(Cinematografo.it/Adnkronos) - "Cercare di comprendere perché Trump avesse vinto le elezioni era uno dei motivi per cui ho fatto questo documentario ma non era l'unico motivo. Mi interessava indagare la vita in un centro così piccolo. E proprio il fatto che di politica lì non si parla mai, sebbene in quel paese il 70 per cento della popolazione abbia votato Trump nel 2016, è esso stesso un dato politico importante".

Così il maestro statunitense Frederick Wiseman, parla del suo nuovo documentario presentato oggi fuori concorso alla Mostra del Cinema di Venezia, 'Monrovia, Indiana', che indaga l'America rurale, mostrando una piccola comunità dell'Indiana e aiutando in effetti a comprendere l'affermazione politica di Donald Trump. "Ho deciso di fare questo film - dice Wiseman - nella primavera del 2017. Avevo già lavorato su piccole città, come in 'Belfast, Maine', ma ho pensato che sarebbe stato bello fare una cosa su un piccolo centro del Midwest. La cosa che colpisce di più è la mancanza di curiosità per il resto del mondo. Nessuno parlava di cosa succede in Europa, in Asia, in Siria. Si parla di trattori, di famiglia, di ricordi di scuola, di gente che sta male. È un piccolo mondo che si autocontiene".

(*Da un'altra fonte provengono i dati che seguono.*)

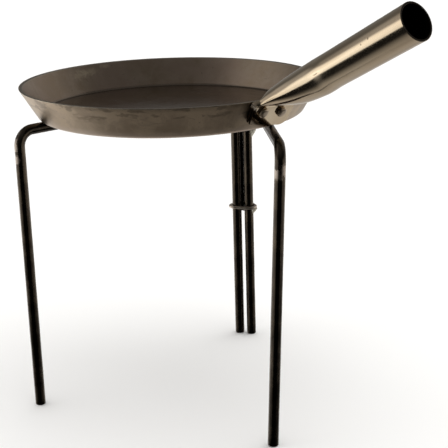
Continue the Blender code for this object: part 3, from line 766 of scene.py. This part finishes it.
def edge_cutter():
    """The block that trims one side's fold, so that the two layers show with a slit
    between them."""
    root, around, down, out = wall_frame(0.0, 0.0, GAP + MID_T)

    def edge(t):
        tilt = TILT[0] + (TILT[1] - TILT[0]) * t
        across = around * math.cos(tilt) + down * math.sin(tilt)
        reach = TRIM[0] + (TRIM[1] - TRIM[0]) * t
        return root + down * (FLANGE_TOP + (FLANGE_BOTTOM - FLANGE_TOP) * t) - across * reach

    upper, lower = edge(0.05), edge(1.0)
    run = (lower - upper).normalized()
    beyond = run.cross(out)
    if beyond.dot(around) > 0:
        beyond = -beyond
    outline = [upper - run * 1.5 * MM, lower + run * 3 * MM,
               lower + run * 3 * MM + beyond * 5 * MM, upper - run * 1.5 * MM + beyond * 5 * MM]
    verts = [p + out * 8 * MM for p in outline] + [p - out * 8 * MM for p in outline]
    faces = [(0, 1, 2, 3), (7, 6, 5, 4)] + [((i + 1) % 4, i, 4 + i, 4 + (i + 1) % 4) for i in range(4)]
    return make("cutter", verts, faces)


carve(socket, flange_cutter())
carve(socket, edge_cutter())

# ------------------------------------------------------------------ rivets
FLANGE_ROOT, _, FLANGE_DOWN, FLANGE_OUT = wall_frame(0.0, 0.0, GAP + MID_T)
FLANGE_FACE = GAP + 2 * MID_T


def rivet_object(name, azimuth, depth):
    on_wall, _, _, wall_out = wall_frame(azimuth, depth)
    plane = wall_frame(0.0, 0.0, FLANGE_FACE)[0]
    at = on_wall + FLANGE_OUT * (plane - on_wall).dot(FLANGE_OUT)
    slant = TAIL_R * math.tan(wall_out.angle(FLANGE_OUT))
    grip = (at - on_wall).length + PAN_SHEET / math.cos(wall_out.angle(FLANGE_OUT)) + GAP + slant
    head = [(0.0, GAP + HEAD_H)]
    for i in range(1, 15):
        a = (math.pi / 2) * i / 14
        head.append((HEAD_R * math.sin(a) ** 0.70, GAP + HEAD_H * (0.28 + 0.72 * math.cos(a) ** 0.55)
                     if i < 14 else GAP + HEAD_H * 0.28))
    head += [(HEAD_R, GAP + HEAD_H * 0.10), (HEAD_R * 0.985, GAP), (SHANK_R, GAP), (SHANK_R, -grip)]
    tail = [(TAIL_R * 0.985, -grip), (TAIL_R, -grip - TAIL_H * 0.12)]
    for i in range(1, 9):
        a = (math.pi / 2) * i / 8
        tail.append((TAIL_R * math.cos(a) ** 0.7 if i < 8 else 0.0,
                     -grip - TAIL_H * (0.12 + 0.88 * math.sin(a))))
    turn = FLANGE_OUT.to_track_quat('Z', 'Y').to_matrix().to_4x4()
    obj = lathe(name + "_head", head + tail, Matrix.Translation(at) @ turn, 56)
    # hammer marks: the head isn't quite round
    for v in obj.data.vertices:
        if (v.co - at).dot(FLANGE_OUT) > GAP + 0.0002:
            d = noise.noise(v.co * 620) * 0.00009
            v.co += (v.co - at).normalized() * d
    return obj


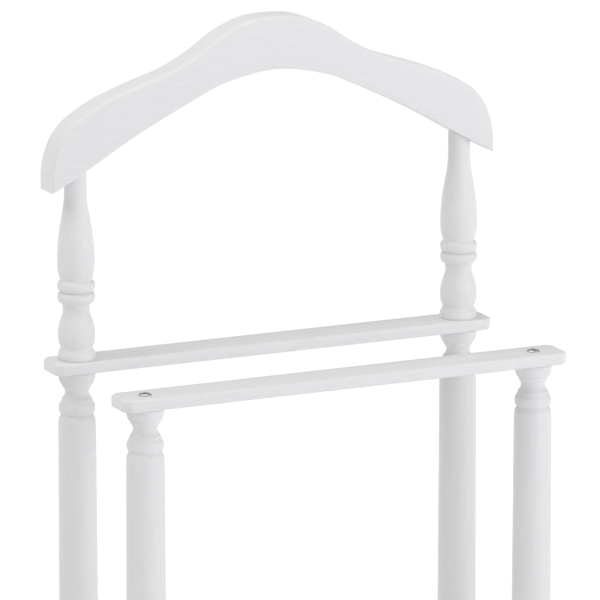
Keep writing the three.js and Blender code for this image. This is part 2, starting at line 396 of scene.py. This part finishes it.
def postLine(length, topHole, bottomHole):
    # from the bottom hole round the turned foot, shaft and head to the top hole
    shape = postShape
    depth, lacquer = shape["holeDepth"], shape["lacquer"]
    easeAcross, easeUp = shape["endEase"]
    rim = shape["head"][0][0] + lacquer
    head = [(rim, easeUp)] + [(key[0] + lacquer, *key[1:]) for key in shape["head"][1:]]
    keys = [(0.0, depth), (bottomHole, depth, True), (bottomHole, 0, True), (rim - easeAcross, 0, True)]
    keys += head
    for step in range(shape["shaftSteps"] + 1):
        along = step / shape["shaftSteps"]
        radius = shape["shaft"] + lacquer + shape["swell"] * math.sin(math.pi * along)
        keys.append((radius, shape["headHeight"] + along * (length - 2 * shape["headHeight"])))
    keys += [(key[0], length - key[1], *key[2:]) for key in reversed(head)]
    keys += [(rim - easeAcross, length, True), (topHole, length, True)]
    keys += [(topHole, length - depth, True), (0.0, length - depth, True)]
    return thinShaft(smoothLine(keys, shape["step"]), length)


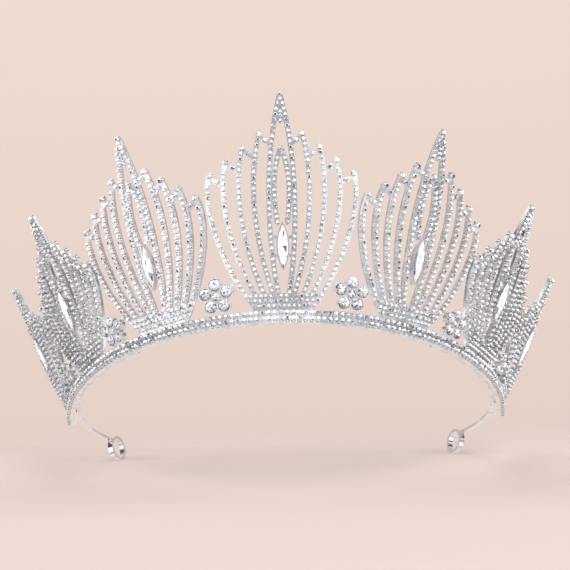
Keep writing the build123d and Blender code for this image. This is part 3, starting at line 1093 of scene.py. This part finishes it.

Sulla scelta di Monrovia, Wiseman spiega di averla "trovata per caso tramite un amico che aveva parenti di sei generazioni lì. Le location? Mi sono fatto guidare dal fato, partendo dai punti più ovvi di aggregazione: il municipio, i bar, i ristoranti. Tutti sono stati disponibili perché questo amico mi ha introdotto come una persona a posto con cui parlare. Le riprese del paesaggio? Monrovia è una città agricola. Sono stato sei settimane e ho filmato molto del paesaggio circostante. Rispetto a Belfast, Maine, qui c'è più natura, anche se sembra che tutto il lavoro agricolo venga fatto dai macchinari, perché ormai l'automazione è quasi totale".

La dimensione dell'isolamento è voluta: "Monrovia è a 40 minuti dalla città da Minneapolis. Vicina. Io dormivo in città durante le riprese. Eppure un abitante di Monrovia mi ha detto: ma non ha paura di andare a dormire a Minneapolis, è pericoloso. E quando in un incontro nel municipio il responsabile pianificazione dice che bisogna espandersi se si vuole creare nuovi posti di lavoro, i vecchi rispondono che vogliono rimanere esattamente come stanno".

Qualcuno gli chiede se i documentaristi non si trovino in questo momento storico a colmare delle lacune dell'informazione tradizionale e Wiseman risponde: "Non ho un'opinione sul ruolo dei documentaristi nella società. Io cerco di raccontare al meglio il soggetto che ho scelto. Ho fatto 150 ore di riprese per questo film che dura poco più di due ore". Quanto ai suoi progetti futuri, Wiseman dice: "La vita quotidiana in America è quello che mi interessa, è il filo rosso che lega tutti i miei film". Poi aggiunge sorridendo: "Il mio prossimo progetto potrebbe essere la vita quotidiana alla Casa Bianca. Ma è solo una battuta, perché sono scaramantico e non rivelo mai prima quale sarà il prossimo film".